Jika pemerintah serius mau mencegah kerusuhan dan pembakaran gereja, maka seharusnya aparat keamanan siap-siaga di titik-titik yang terdeteksi bakal terjadi kerusuhan, sehingga bisa mencegah massa yang akan melakukan pembakaran gereja. Kenyataannya, aparat keamanan tidak ada di sana. Kalaupun ada tidak sebanding dengan massa. Kapolri mengatakan bahwa setiap gereja hanya dijaga oleh 20 orang polisi. Jumlah ini tidak sebanding dengan massa yang mencapai lebih dari 500 orang di setiap gereja.
Gereja dibongkar dan dibakar karena tidak memiliki ijin. Pertanyaannya, “Bagaimana ada ijin, kalau pihak pengurus gereja mengajukan ijin mendirikan bangunan untuk gereja, tetapi tidak diberikan ijin?” Bupati kabupaten Singkil, Safriadi mengatakan bahwa sudah ada kesepakatan 1979 dan 2001 tentang membangun gereja di Singkili. Waktu itu disepakati satu gereja dan empat undung-undung. Kini sudah ada 23 undung-undung. Keadaan inilah yang menimbulkan gejolak.
Refleksi
Indonesia dibangun di atas dasar Pancasila dan UUD 1945. Bukan itu saja, semboyan Bhineka Tunggal Ika merekatkan keragaman agama, budaya, suku dan adat-istiadat. Setiap manusia (warga negara) yang tinggal di wilayah NKRI berhak mendapatkan perlindungan terhadap hak-haknya sebagai manusia. Salah satunya adalah berhak menjalankan kewajiban agamanya (beribadah) di mana pun dia tinggal (menetap) di wilayah NKRI.
Kini, Pancasila dan UUD 1945 serta Bhineka Tunggal Ika mulai pudar. Negara Indonesia kalah terhadap tirani mayoritas. Indonesia kalah terhadap dominasi Islam. Padahal, negara ini didirikan bukan di atas dasar mayoritas Islam, apa lagi minoritas. Negara Indonesia didirikan di atas dasar Pancasila. Negara wajib menjamin kebebasan setiap warga negaranya untuk menjalankan ibadah sesuai ajaran agamanya, tanpa rasa takut.

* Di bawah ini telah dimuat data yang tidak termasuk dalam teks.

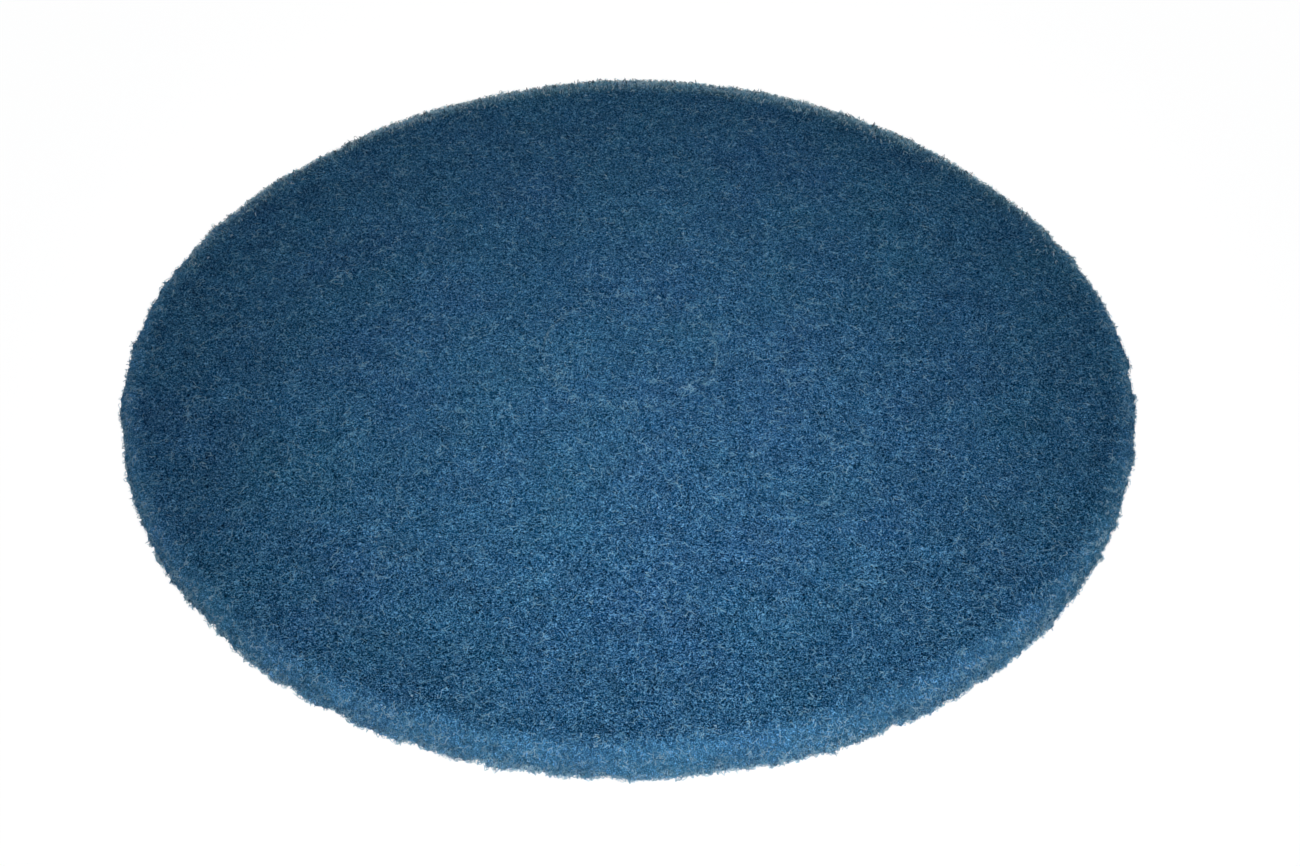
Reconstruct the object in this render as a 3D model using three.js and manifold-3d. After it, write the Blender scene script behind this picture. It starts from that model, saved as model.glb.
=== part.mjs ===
// Floor polishing pad: one thick disc die-cut from a bonded nonwoven web of crimped nylon fibre.
// Millimetres, +Z up. The origin is the centre of the underside, the face that lies on the floor.
// +X is to the right and +Y away from whoever looks at the pad from its front.
import * as THREE from 'three';
import { mergeVertices } from 'three/addons/utils/BufferGeometryUtils.js';
import Module from 'manifold-3d';

// The disc: its cut diameter, and the web's thickness between the two flat faces.
const PAD_DIAMETER = 483;
const PAD_THICKNESS = 18.5;

// The knife enters from above and drags the web down, so the upper edge is a wide round shoulder.
// The lower edge, where the knife leaves the web, is nearly sharp.
const SHOULDER_RADIUS = 7;
const FOOT_RADIUS = 1.6;

// The springy web isn't cut quite round. Each lobe is a wave round the rim: how many crests it
// has, how far they stand out, and the direction of one crest in degrees from +X towards +Y.
const LOBES = [
  { crests: 3, rise: 1.05, towards: 83 },
  { crests: 4, rise: 0.85, towards: -8 },
];

// The cut wall is torn into tufts of fibre, spaced by TUFT_PITCH round the rim and set in rows.
const TUFT_PITCH = 5;
const TUFT_RISE = 0.45;
const TUFT_ROWS = 4;

// Where the web is denser or looser the wall swells out or falls back over several tufts.
const SWELL_LENGTH = 31;
const SWELL_RISE = 0.4;

// The knock-out plug for the machine's centre boss: a slit cut right through the web, left whole
// at a few bridges that hold the plug until someone pushes it out.
const PLUG_DIAMETER = 84;
const SLIT_WIDTH = 0.6;
const BRIDGE_COUNT = 3;
const BRIDGE_WIDTH = 9;
const BRIDGE_TOWARDS = 60;

// The knife rolls in the slit's upper lips, as it does the shoulder, to a shallow round groove.
const LIP_WIDTH = 2.2;
const LIP_DEPTH = 1.1;

// How finely round forms are divided.
const SHOULDER_STEPS = 5;
const FOOT_STEPS = 2;
const LIP_STEPS = 3;
const GROOVE_SIDES = 60;
const SLIT_STEPS = 18;

// How far a cutter runs past the face that it cuts.
const CUTTER_OVERRUN = 2;

const PAD_RADIUS = PAD_DIAMETER / 2;
const RIM_STEPS = Math.round((Math.PI * PAD_DIAMETER) / TUFT_PITCH);
const SWELL_COUNT = Math.round((Math.PI * PAD_DIAMETER) / SWELL_LENGTH);
const SLIT_INNER = PLUG_DIAMETER / 2;
const SLIT_OUTER = SLIT_INNER + SLIT_WIDTH;
const SLIT_MIDDLE = (SLIT_INNER + SLIT_OUTER) / 2;

// Dyed nylon fibre and resin: a deep, dull blue that doesn't shine.
const web = new THREE.MeshStandardMaterial({ color: 0x2a5a7e, roughness: 0.95, metalness: 0 });

const wasm = await Module();
wasm.setup();

// A closed geometry as a solid for cutting. Only positions count, so shared corners merge, and
// the triangles that a turned section folds flat on its axis go.
function toSolid(geometry) {
  const bare = geometry.clone();
  bare.deleteAttribute('normal');
  bare.deleteAttribute('uv');
  const closed = mergeVertices(bare);
  const corners = closed.index.array;
  const kept = [];
  for (let at = 0; at < corners.length; at += 3) {
    const [a, b, c] = corners.slice(at, at + 3);
    if (a !== b && b !== c && c !== a) {
      kept.push(a, b, c);
    }
  }
  return new wasm.Manifold(new wasm.Mesh({
    numProp: 3,
    vertProperties: new Float32Array(closed.attributes.position.array),
    triVerts: new Uint32Array(kept),
  }));
}

// A cut solid back as a geometry.
function toGeometry(solid) {
  const mesh = solid.getMesh();
  const geometry = new THREE.BufferGeometry();
  geometry.setAttribute('position', new THREE.BufferAttribute(mesh.vertProperties, mesh.numProp));
  geometry.setIndex(new THREE.BufferAttribute(mesh.triVerts, 1));
  geometry.computeVertexNormals();
  return geometry;
}

// A section of radius and height turned about the vertical axis.
function turned(section, sides) {
  const geometry = new THREE.LatheGeometry(section, sides);
  geometry.rotateX(Math.PI / 2);
  return geometry;
}

// Points of a round arc in the section, its ends included.
function arc(radius, height, size, from, to, steps) {
  const points = [];
  for (let step = 0; step <= steps; step += 1) {
    const angle = THREE.MathUtils.degToRad(THREE.MathUtils.lerp(from, to, step / steps));
    points.push(new THREE.Vector2(radius + size * Math.cos(angle), height + size * Math.sin(angle)));
  }
  return points;
}

// A value from -1 to 1 that looks like chance but is the same each time, for one tuft.
const CHANCE_ALONG = 12.9898;
const CHANCE_ACROSS = 78.233;
const CHANCE_SPREAD = 43758.5453;
function chance(along, across) {
  const mixed = Math.sin(along * CHANCE_ALONG + across * CHANCE_ACROSS) * CHANCE_SPREAD;
  return 2 * (mixed - Math.floor(mixed)) - 1;
}

// How far the whole rim stands out from a true circle in one direction.
function lobeRise(angle) {
  let rise = 0;
  for (const lobe of LOBES) {
    rise += lobe.rise * Math.cos(lobe.crests * (angle - THREE.MathUtils.degToRad(lobe.towards)));
  }
  return rise;
}

// How far the web's denser and looser stretches move the wall, as a smooth wave between them.
function swellRise(angle) {
  const along = ((angle / (2 * Math.PI) + 1) % 1) * SWELL_COUNT;
  const before = Math.floor(along);
  const share = THREE.MathUtils.smoothstep(along - before, 0, 1);
  const here = chance(before % SWELL_COUNT, 0);
  const next = chance((before + 1) % SWELL_COUNT, 0);
  return SWELL_RISE * THREE.MathUtils.lerp(here, next, share);
}

// The disc before the plug is cut. Its section runs down from the top face over the shoulder,
// the wall and the foot, and each point of the rim is then moved in or out.
function makeDisc() {
  const flatRadius = PAD_RADIUS - SHOULDER_RADIUS;
  const footHeight = FOOT_RADIUS;
  const wallTop = PAD_THICKNESS - SHOULDER_RADIUS;
  const shoulder = arc(flatRadius, wallTop, SHOULDER_RADIUS, 90, 0, SHOULDER_STEPS);
  const foot = arc(PAD_RADIUS - FOOT_RADIUS, footHeight, FOOT_RADIUS, 0, -90, FOOT_STEPS);
  const wall = [];
  for (let row = 1; row < TUFT_ROWS; row += 1) {
    wall.push(new THREE.Vector2(PAD_RADIUS, THREE.MathUtils.lerp(wallTop, footHeight, row / TUFT_ROWS)));
  }
  const top = new THREE.Vector2(0, PAD_THICKNESS);
  const bottom = new THREE.Vector2(0, 0);
  const section = [bottom, ...[...shoulder, ...wall, ...foot].reverse(), top];
  const disc = turned(section, RIM_STEPS);

  const place = disc.attributes.position;
  for (let index = 0; index < place.count; index += 1) {
    const row = index % section.length;
    const step = Math.floor(index / section.length) % RIM_STEPS;
    const radius = Math.hypot(place.getX(index), place.getY(index));
    if (row === 0 || row === section.length - 1) {
      continue;
    }
    const angle = Math.atan2(place.getY(index), place.getX(index));
    const onRim = THREE.MathUtils.clamp((radius - flatRadius) / SHOULDER_RADIUS, 0, 1);
    const rise = lobeRise(angle) + onRim * (swellRise(angle) + TUFT_RISE * chance(step, row));
    const scale = (radius + rise) / radius;
    place.setXY(index, place.getX(index) * scale, place.getY(index) * scale);
  }
  return toSolid(disc);
}

// The groove that the slit's rolled-in lips leave. Each lip is level where it starts and steep
// where it meets the slit, and the closed section runs on above the face to clear it.
function makeGroove() {
  const inner = [];
  const outer = [];
  for (let step = 0; step <= LIP_STEPS; step += 1) {
    const share = step / LIP_STEPS;
    const height = PAD_THICKNESS - LIP_DEPTH * (1 - Math.sqrt(1 - share * share));
    const back = LIP_WIDTH * (1 - share);
    inner.push(new THREE.Vector2(SLIT_INNER - back, height));
    outer.unshift(new THREE.Vector2(SLIT_OUTER + back, height));
  }
  const above = PAD_THICKNESS + CUTTER_OVERRUN;
  const lid = [
    new THREE.Vector2(SLIT_OUTER + LIP_WIDTH, above),
    new THREE.Vector2(SLIT_INNER - LIP_WIDTH, above),
  ];
  return toSolid(turned([...inner, ...outer, ...lid, inner[0].clone()], GROOVE_SIDES));
}

// One stretch of the slit, from one bridge to the next.
function makeSlit(number) {
  const stretch = (2 * Math.PI) / BRIDGE_COUNT;
  const halfBridge = BRIDGE_WIDTH / 2 / SLIT_MIDDLE;
  const bridge = THREE.MathUtils.degToRad(BRIDGE_TOWARDS) + number * stretch;
  const from = bridge + halfBridge;
  const to = bridge + stretch - halfBridge;
  const outline = new THREE.Shape();
  outline.absarc(0, 0, SLIT_OUTER, from, to, false);
  outline.absarc(0, 0, SLIT_INNER, to, from, true);
  const depth = PAD_THICKNESS + 2 * CUTTER_OVERRUN;
  const slit = new THREE.ExtrudeGeometry(outline, { depth, bevelEnabled: false, curveSegments: SLIT_STEPS });
  slit.translate(0, 0, -CUTTER_OVERRUN);
  return toSolid(slit);
}

function makePad() {
  let solid = makeDisc().subtract(makeGroove());
  for (let number = 0; number < BRIDGE_COUNT; number += 1) {
    solid = solid.subtract(makeSlit(number));
  }
  const pad = new THREE.Mesh(toGeometry(solid), web);
  pad.name = 'polishing_pad';
  return pad;
}

const part = new THREE.Group();
part.add(makePad());

export default part;
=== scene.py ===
# Floor polishing pad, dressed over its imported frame: a thick disc of blue nonwoven fibre.
# Metres, +Z up, the origin at the centre of the underside, and -Y towards the camera.
import math

import bmesh
import bpy
import numpy as np
from mathutils import Matrix, Vector


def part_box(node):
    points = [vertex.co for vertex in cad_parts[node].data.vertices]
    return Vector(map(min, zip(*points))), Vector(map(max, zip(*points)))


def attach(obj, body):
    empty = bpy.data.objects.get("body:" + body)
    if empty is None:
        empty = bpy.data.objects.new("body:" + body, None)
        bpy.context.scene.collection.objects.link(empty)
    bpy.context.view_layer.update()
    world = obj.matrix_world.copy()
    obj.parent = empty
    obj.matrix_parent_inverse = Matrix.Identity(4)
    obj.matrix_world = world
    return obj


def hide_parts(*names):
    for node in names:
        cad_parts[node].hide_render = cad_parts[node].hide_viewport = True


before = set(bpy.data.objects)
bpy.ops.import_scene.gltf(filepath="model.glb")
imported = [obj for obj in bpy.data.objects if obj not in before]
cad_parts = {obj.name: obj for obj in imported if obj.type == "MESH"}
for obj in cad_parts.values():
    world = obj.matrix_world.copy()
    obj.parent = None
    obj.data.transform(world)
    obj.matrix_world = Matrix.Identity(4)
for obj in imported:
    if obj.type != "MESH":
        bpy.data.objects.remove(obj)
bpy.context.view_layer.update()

# Camera: a 50 mm lens about 0.9 m away, looking down on the lying pad at some 41 degrees.
# It aims a little in front of the pad's middle and is turned by a third of a degree.
PICTURE_WIDTH = 1300
FOCAL_PIXELS = 1812.8
SENSOR_WIDTH = 36
CAMERA_PLACE = Vector((0, -0.6686, 0.5911))
CAMERA_AIM = Vector((0.0094, -0.0406, 0))
CAMERA_ROLL = math.radians(0.31)

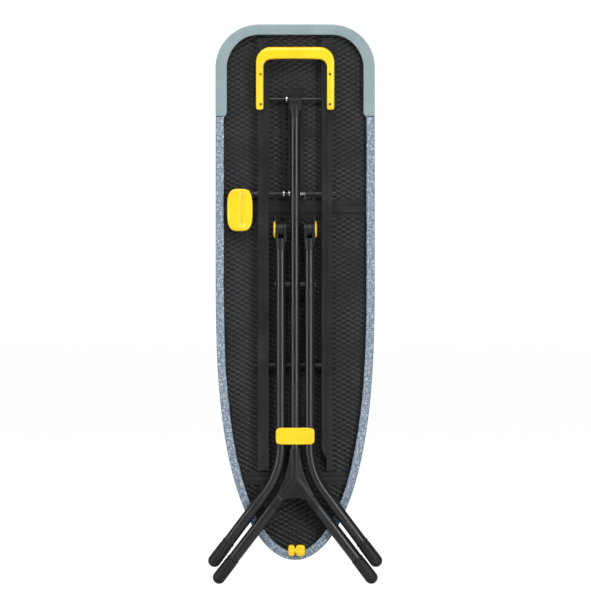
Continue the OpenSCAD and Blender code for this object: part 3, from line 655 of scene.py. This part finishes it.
# %% Felt pad
def pad_rows():
    """Rows from the underside's spine out to the edge and back over the top to the spine."""
    low, high = FACE_Y - pad_high[1], FACE_Y - pad_low[1]
    p, n, _, _ = board_outline(700)
    spine = np.stack([np.zeros(len(p)), np.clip(p[:, 1], NOSE + 0.17, TOP - 0.18)], axis=1)
    rim = [(0.0045, high), (0.002, high - 0.0012), (0.0015, (low + high) / 2), (0.002, low + 0.0012),
           (0.0045, low)]
    rows = []
    for t in np.linspace(1, 0, 24)[:-1]:
        xz = (p - n * rim[0][0]) * (1 - t) + spine * t
        rows.append(np.stack([xz[:, 0], np.full(len(p), deep(high)), xz[:, 1]], axis=1))
    rows += [rim_points(p, n, inset, depth) for inset, depth in rim]
    for t in np.linspace(0, 1, 24)[1:]:
        xz = (p - n * rim[-1][0]) * (1 - t) + spine * t
        rows.append(np.stack([xz[:, 0], np.full(len(p), deep(low)), xz[:, 1]], axis=1))
    return np.stack(rows), grid_quads(len(rows), len(p), ring_columns=True)


pad_mesh = to_mesh("pad_felt", *pad_rows())
outwards(pad_mesh, 1e-5)
pad = piece("pad_felt", pad_mesh, felt_dark_as_painted_shade, "board")
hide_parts("felt_pad")

# %% [markdown]
# ## Expanded metal
# The top is a sheet that was slit and pulled, which opens it into diamonds, lets steam through and
# costs no waste. A strand runs between two knots. It is flat strip that the pull has tipped on edge, so
# it is wider at the knots and twisted in between. Building it strand by strand from one formula gives
# true holes; a bitmap of holes would go flat in a side view.

# %% Strands between knots
LONG_WAY = 22.0 * MM
SHORT_WAY = 11.6 * MM
STRAND = 2.1 * MM
SHEET = 1.1 * MM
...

Peristiwa pembakaran gereja di kabupaten Aceh Singkil memperlihatkan dengan jelas dan terang-benderang bahwa negara tidak hadir bagi umat Kristen yang adalah minoritas di Indonesia. Negara justru berlindung di belakang tirani mayoritas Islam dan berkolaborasi menindas kaum minoritas. Kalau negara adil, maka peraturan-peraturan agama yang mengabaikan sesama yang berbeda agama dan budaya harus ditolak, bukan sebaliknya dilindungi oleh negara. Misalnya, kesepakatan 1979, 2001 dan juga Pergub 25/2007 jelas-jelas menyudutkan umat Kristen, mengapa negara diam dan membiarkannya? Mengapa negara tidak ambil sikap untuk membatalkan aturan diskriminatif itu?